Winning for Women: A personal story
Monash University Publishing, $29.95 pb, 328 pp, 9781925835151
Winning for Women: A personal story by Iola Mathews
Life and times memoirs are often lives leavened with some tangential nods to times. In Iola Mathews’s book Winning for Women: A personal story, a notable career is inextricably linked with the remarkable times she did much to shape.

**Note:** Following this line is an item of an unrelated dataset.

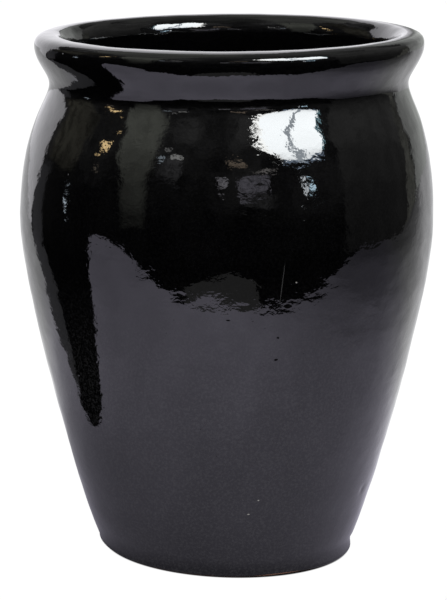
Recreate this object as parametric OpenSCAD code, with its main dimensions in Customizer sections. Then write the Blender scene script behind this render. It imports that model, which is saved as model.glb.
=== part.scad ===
// Rolled-rim clay jar with a black gloss glaze. It is built the way a large jar is thrown: a base
// slab, three wall sections, a neck collar and a rolled rim are luted together with slip, a coil
// is pressed into the floor's corner, and two coats of glaze cover the clay down to the foot.
// Millimetres. The origin is the centre of the jar where it stands, and +Z points up its axis.

/* [Body] */
// Height from the floor to the top of the rim
jar_h = 520; // [460:1:624]
// Diameter where the jar stands
foot_d = 250; // [208:1:300]
// Lean of the wall outwards as it leaves the foot, in degrees
foot_flare = 22.7; // [15:0.1:30]
// Largest diameter
belly_d = 411; // [375:1:493]
// Height of the largest ring above the floor
belly_z = 332; // [276:1:380]

/* [Rim and neck] */
// Outer diameter of the rolled rim
rim_d = 383; // [345:1:430]
// Radial width of the roll, from its outside to the mouth
roll_w = 31.5; // [26:0.5:38]
// Radial distance from the roll's outside in to its crest
crest_in = 18; // [15:0.5:22]
// Drop from the crest to the roll's widest ring
roll_drop = 12; // [10:0.5:15]
// Drop from the crest to where the inside of the roll is narrowest
lip_drop = 18; // [12:0.5:22]
// How square the roll's outer shoulder is: 2 is an ellipse, and more is fuller
roll_full = 3; // [2:0.1:3.5]
// How far the roll stands out past the neck
overhang = 14.5; // [12:0.5:18]
// Drop from the crest to the neck's narrowest ring
neck_drop = 49; // [42:0.5:58]

/* [Walls and floor] */
// Thickness of the wall, glazed on both sides
wall_t = 13; // [10:0.5:16]
// Thickness of the base slab at its standing ring
slab_t = 16; // [13:0.5:20]
// Radius worked into the corner of the floor by the coil
coil_r = 24; // [18:1:30]
// Width of the ring that the jar stands on
stand_w = 20; // [16:1:26]
// Depth of the hollow trimmed under the base slab
trim_depth = 2.5; // [1.5:0.5:4]
// Diameter of the drain hole
drain_d = 24; // [16:1:30]

/* [Luted joints] */
// Height of the joint between the lower and the belly sections
lower_seam_z = 160; // [120:1:190]
// Height of the joint between the belly and the shoulder sections above the largest ring
upper_seam_rise = 12; // [-20:1:20]
// Drop from the neck's narrowest ring to the joint below it
neck_seam_drop = 20; // [14:1:26]
// Drop from the crest to the joint under the roll
rim_seam_drop = 27; // [24:0.5:29]
// Rise of each joint from the outside of the wall to the inside
seam_bevel = 6; // [3:0.5:8]
// Thickness of the fired slip in a joint
slip_t = 0.8; // [0.4:0.1:1.2]

/* [Glaze] */
// Thickness of a coat
glaze_t = 1.2; // [0.8:0.1:1.6]
// Height of the bare clay left above the floor
bare_foot_h = 4; // [3:0.5:8]
// Extra thickness of the roll of glaze where the outer coat stops
bead_t = 0.8; // [0.4:0.1:1.2]
// Height of that roll
bead_h = 3; // [2:0.5:5]
// Drop from the crest to the lap of the two coats inside the neck
lap_drop = 56; // [50:1:64]
// Bare clay left round the drain hole
bare_drain_w = 4; // [2:0.5:8]

/* [Hidden] */

$fn = 128;
CLAY = [0.42, 0.24, 0.17];
SLIP = [0.50, 0.30, 0.22];
BLACK = [0.03, 0.03, 0.035];
tiny = 0.001;

// Rings of the glazed outline, as radius and height
rim_r = rim_d / 2;
crest = [rim_r - crest_in, jar_h];
roll_z = jar_h - roll_drop;
neck = [rim_r - overhang, jar_h - neck_drop];
belly = [belly_d / 2, belly_z];
foot = [foot_d / 2, 0];
mouth = [rim_r - roll_w, jar_h - lip_drop];

// How far each ring pulls the curve that leaves it, as shares of the rise to the next ring
foot_pull = 0.24;
belly_pull_down = 0.152;
belly_pull_up = 0.69;
neck_pull_down = 0.13;
neck_pull_up = 0.29;
roll_pull = 0.37;

foot_edge_r = 3;

function bezier(a, b, c, d, steps) = [
    for (i = [0:steps]) let (t = i / steps, s = 1 - t)
        s * s * s * a + 3 * s * s * t * b + 3 * s * t * t * c + t * t * t * d
];
function quarter(centre, rx, rz, from, to, steps) = [
    for (i = [0:steps]) let (a = from + (to - from) * i / steps) centre + [rx * cos(a), rz * sin(a)]
];
// A rising quarter that is fuller than an ellipse
function full_quarter(centre, rx, rz, full, steps) = [
    for (i = [0:steps]) let (a = 90 * i / steps)
        centre + [rx * pow(cos(a), 2 / full), rz * pow(sin(a), 2 / full)]
];
function reversed(path) = [for (i = [len(path) - 1:-1:0]) path[i]];
function tail(path) = [for (i = [1:len(path) - 1]) path[i]];
function unit(v) = v / norm(v);

// The path moved sideways, to the left of its own direction
function shifted(path, by) = [
    for (i = [0:len(path) - 1])
        let (way = unit(path[min(i + 1, len(path) - 1)] - path[max(i - 1, 0)]))
            path[i] + by * [-way[1], way[0]]
];
// A rising path as a table from height to radius
function radius_at(path, z) = lookup(z, [for (p = path) [p[1], p[0]]]);
function point_at(path, z) = [radius_at(path, z), z];
// The stretch of a rising path between two heights
function between(path, low, high) = concat(
    [point_at(path, low)],
    [for (p = path) if (p[1] > low + tiny && p[1] < high - tiny) p],
    [point_at(path, high)]
);
function above(path, low) = concat([point_at(path, low)], [for (p = path) if (p[1] > low + tiny) p]);

// Outside of the glazed jar, rising from the foot to the crest
body_curve = bezier(
    foot,
    foot + foot_pull * belly_z * [sin(foot_flare), cos(foot_flare)] / cos(foot_flare),
    belly - [0, belly_pull_down * belly_z],
    belly, 30
);
shoulder_rise = neck[1] - belly_z;
shoulder_curve = bezier(
    belly, belly + [0, belly_pull_up * shoulder_rise],
    neck - [0, neck_pull_down * shoulder_rise], neck, 24
);
roll_rise = roll_z - neck[1];
neck_curve = bezier(
    neck, neck + [0, neck_pull_up * roll_rise],
    [rim_r, roll_z - roll_pull * roll_rise], [rim_r, roll_z], 16
);
roll_curve = full_quarter([crest[0], roll_z], crest_in, roll_drop, roll_full, 16);
wall_curve = concat(body_curve, tail(shoulder_curve));
outside = concat(wall_curve, tail(neck_curve), tail(roll_curve));

// Inside of the glazed jar, rising from the floor to the crest
inner_wall = shifted(wall_curve, wall_t);
inner_neck = inner_wall[len(inner_wall) - 1];
lip_curve = bezier(
    inner_neck, inner_neck + [0, neck_pull_up * roll_rise],
    mouth - [0, roll_pull * roll_rise], mouth, 12
);
lip_roll = quarter([crest[0], mouth[1]], roll_w - crest_in, lip_drop, 180, 90, 12);
inside = concat(inner_wall, tail(lip_curve), tail(lip_roll));

// The clay under the glaze, taken as one path from the foot over the crest to the floor
clay = shifted(concat(outside, tail(reversed(inside))), glaze_t);
crest_index = len(outside) - 1;
clay_outside = [for (i = [0:crest_index]) clay[i]];
clay_inside = [for (i = [len(clay) - 1:-1:crest_index]) clay[i]];

// The floor's corner, from the wall round to the floor, and the same corner with its glaze
corner = point_at(clay_inside, slab_t);
function corner_curve(up, side) = let (
    wall_point = point_at(up, slab_t + side + coil_r * 0.55),
    turn = point_at(up, slab_t + side),
    floor_point = [turn[0] - coil_r * 0.66, slab_t + side]
) [
    for (i = [0:12]) let (t = i / 12, s = 1 - t)
        s * s * floor_point + 2 * s * t * turn + t * t * wall_point
];
coil_face = corner_curve(clay_inside, 0);
glazed_face = corner_curve(inside, glaze_t);

// Heights of the luted joints at the outside of the wall
lower_seam = lower_seam_z;
upper_seam = belly_z + upper_seam_rise;
neck_seam = neck[1] - neck_seam_drop;
rim_seam = jar_h - rim_seam_drop;
lap_z = jar_h - lap_drop;

module turned(section) rotate_extrude() polygon(section);

// A ring of wall between two joints. Its ends slope with the joints, and leave half the slip each.
module wall_section(low, high) turned(concat(
    between(clay_outside, low + slip_t / 2, high - slip_t / 2),
    reversed(between(clay_inside, low + seam_bevel + slip_t / 2, high + seam_bevel - slip_t / 2))
));

// The film of slip in the joint at one height
module slip_ring(seam) color(SLIP) turned([
    point_at(clay_outside, seam - slip_t / 2),
    point_at(clay_outside, seam + slip_t / 2),
    point_at(clay_inside, seam + seam_bevel + slip_t / 2),
    point_at(clay_inside, seam + seam_bevel - slip_t / 2),
]);

module base_slab() {
    edge = point_at(clay_outside, foot_edge_r);
    stand_r = edge[0] - foot_edge_r;
    color(CLAY) difference() {
        turned(concat(
            [[0, trim_depth], [stand_r - stand_w - trim_depth, trim_depth], [stand_r - stand_w, 0]],
            quarter([stand_r, foot_edge_r], foot_edge_r, foot_edge_r, -90, 0, 6),
            tail(between(clay_outside, foot_edge_r, slab_t)),
            [[0, slab_t]]
        ));
        translate([0, 0, -1]) cylinder(d = drain_d, h = slab_t + 2);
    }
}

module floor_coil() color(CLAY) turned(concat(
    coil_face, reversed(between(clay_inside, slab_t + slip_t, slab_t + coil_r * 0.55 - tiny)),
    [[radius_at(clay_inside, slab_t + slip_t), slab_t]]
));

module base_slip() color(SLIP) turned([
    [radius_at(clay_inside, slab_t + slip_t), slab_t],
    point_at(clay_outside, slab_t),
    point_at(clay_outside, slab_t + slip_t),
    point_at(clay_inside, slab_t + slip_t),
]);

module lower_wall() color(CLAY) turned(concat(
    between(clay_outside, slab_t + slip_t, lower_seam - slip_t / 2),
    reversed(between(clay_inside, slab_t + slip_t, lower_seam + seam_bevel - slip_t / 2))
));

module belly_wall() color(CLAY) wall_section(lower_seam, upper_seam);

module shoulder_wall() color(CLAY) wall_section(upper_seam, neck_seam);

module neck_collar() color(CLAY) wall_section(neck_seam, rim_seam);

module rim_roll() color(CLAY) turned(concat(
    above(clay_outside, rim_seam + slip_t / 2),
    tail(reversed(above(clay_inside, rim_seam + seam_bevel + slip_t / 2)))
));

module lower_slip() slip_ring(lower_seam);
module upper_slip() slip_ring(upper_seam);
module neck_slip() slip_ring(neck_seam);
module rim_slip() slip_ring(rim_seam);

// Thickness of the outer coat at a height above its lower edge: a rounded roll that thins to the coat
function coat_at(rise) = rise < bead_h / 2
    ? (glaze_t + bead_t) * sqrt(1 - pow(1 - 2 * rise / bead_h, 2))
    : glaze_t + bead_t * exp(-pow(2 * rise / bead_h - 1, 2));

module outer_glaze() {
    bead_top = bare_foot_h + 3 * bead_h;
    bead_steps = 18;
    bead_face = [
        for (i = [1:bead_steps])
            let (z = bare_foot_h + (bead_top - bare_foot_h) * i / bead_steps, base = point_at(clay_outside, z))
                base + coat_at(z - bare_foot_h) * [cos(foot_flare), -sin(foot_flare)]
    ];
    color(BLACK) turned(concat(
        bead_face,
        [for (p = outside) if (p[1] > bead_top + 1) p],
        tail(reversed(above(inside, lap_z))),
        above(clay_inside, lap_z),
        tail(reversed(above(clay_outside, bare_foot_h)))
    ));
}

module inner_glaze() color(BLACK) turned(concat(
    [[drain_d / 2 + bare_drain_w, slab_t], [drain_d / 2 + bare_drain_w + glaze_t, slab_t + glaze_t]],
    glazed_face,
    [for (p = inside) if (p[1] > glazed_face[12][1] + tiny && p[1] < lap_z - tiny) p],
    [point_at(inside, lap_z), point_at(clay_inside, lap_z)],
    [for (p = reversed(clay_inside)) if (p[1] > coil_face[12][1] + tiny && p[1] < lap_z - tiny) p],
    reversed(coil_face)
));

base_slab();
floor_coil();
lower_wall();
belly_wall();
shoulder_wall();
neck_collar();
rim_roll();
base_slip();
lower_slip();
upper_slip();
neck_slip();
rim_slip();
outer_glaze();
inner_glaze();
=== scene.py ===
"""Looks of the black-glazed clay jar: turned clay pieces, luting slip and two coats of mirror glaze."""

import math

import bpy
import numpy as np
from mathutils import Matrix, Vector


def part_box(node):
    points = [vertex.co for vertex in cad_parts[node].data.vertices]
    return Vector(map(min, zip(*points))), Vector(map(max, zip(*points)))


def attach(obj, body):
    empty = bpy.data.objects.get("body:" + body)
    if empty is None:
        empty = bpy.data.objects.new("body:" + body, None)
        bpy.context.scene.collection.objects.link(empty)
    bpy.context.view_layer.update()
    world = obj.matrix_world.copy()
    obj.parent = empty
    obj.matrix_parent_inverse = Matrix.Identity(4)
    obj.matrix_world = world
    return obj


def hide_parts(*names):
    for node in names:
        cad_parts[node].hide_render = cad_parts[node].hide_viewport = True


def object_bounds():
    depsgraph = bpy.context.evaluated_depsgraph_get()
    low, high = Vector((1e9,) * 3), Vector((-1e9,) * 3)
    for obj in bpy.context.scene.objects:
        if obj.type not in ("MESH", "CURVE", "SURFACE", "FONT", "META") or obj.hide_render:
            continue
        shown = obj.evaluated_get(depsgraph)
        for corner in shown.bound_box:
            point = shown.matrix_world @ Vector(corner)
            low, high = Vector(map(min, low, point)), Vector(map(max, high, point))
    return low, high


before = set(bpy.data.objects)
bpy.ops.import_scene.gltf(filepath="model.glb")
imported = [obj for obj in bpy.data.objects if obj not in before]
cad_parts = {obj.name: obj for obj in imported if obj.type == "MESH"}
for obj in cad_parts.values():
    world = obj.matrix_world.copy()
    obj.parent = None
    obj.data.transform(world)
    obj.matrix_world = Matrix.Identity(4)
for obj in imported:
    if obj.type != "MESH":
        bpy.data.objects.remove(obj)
CAD_BOUNDS = [list(corner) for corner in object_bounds()]

MM = 0.001
# How many columns each turned piece has around the jar
COLUMNS = 288
# An outline that turns by more than this has a corner there, in degrees
CORNER_DEG = 28.0
SEED = 20

JAR_H = CAD_BOUNDS[1][2]
FOOT_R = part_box("base_slab")[1][0]
GLAZE_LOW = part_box("outer_glaze")[0][2]


def smooth(low, high, x):
    """0 below low, 1 above high, and a smooth step between them."""
    t = np.clip((x - low) / (high - low), 0.0, 1.0)
    return t * t * (3.0 - 2.0 * t)


# ---------------------------------------------------------------- sections of the CAD pieces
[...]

It is the story of a feminist, the Australian feminist movement, and the battle for transformational political, legal, workplace, and community changes driven by her and many other committed women. The book combines detailed socioeconomic analysis: generous credit to other workers in the field; insider insights into political and workplace change; frank and touching family and personal experiences – all underpinned by Mathew’s capacity to communicate complex issues with clarity and narrative force. It also includes a detailed agenda for policies to achieve greater gender equality in the home and at work now and in the future.
Mathews starts the story in the 1960s with the admission that back then reading Simone de Beauvoir’s The Second Sex partly ‘defeated’ her; Betty Friedan’s The Feminine Mystique ‘passed her by’; and The Female Eunuch put her off by ‘its angry-in-your-face tone’. Thirty years later, she was on the same Dublin conference program as Friedan and the inimitable Bella Abzug.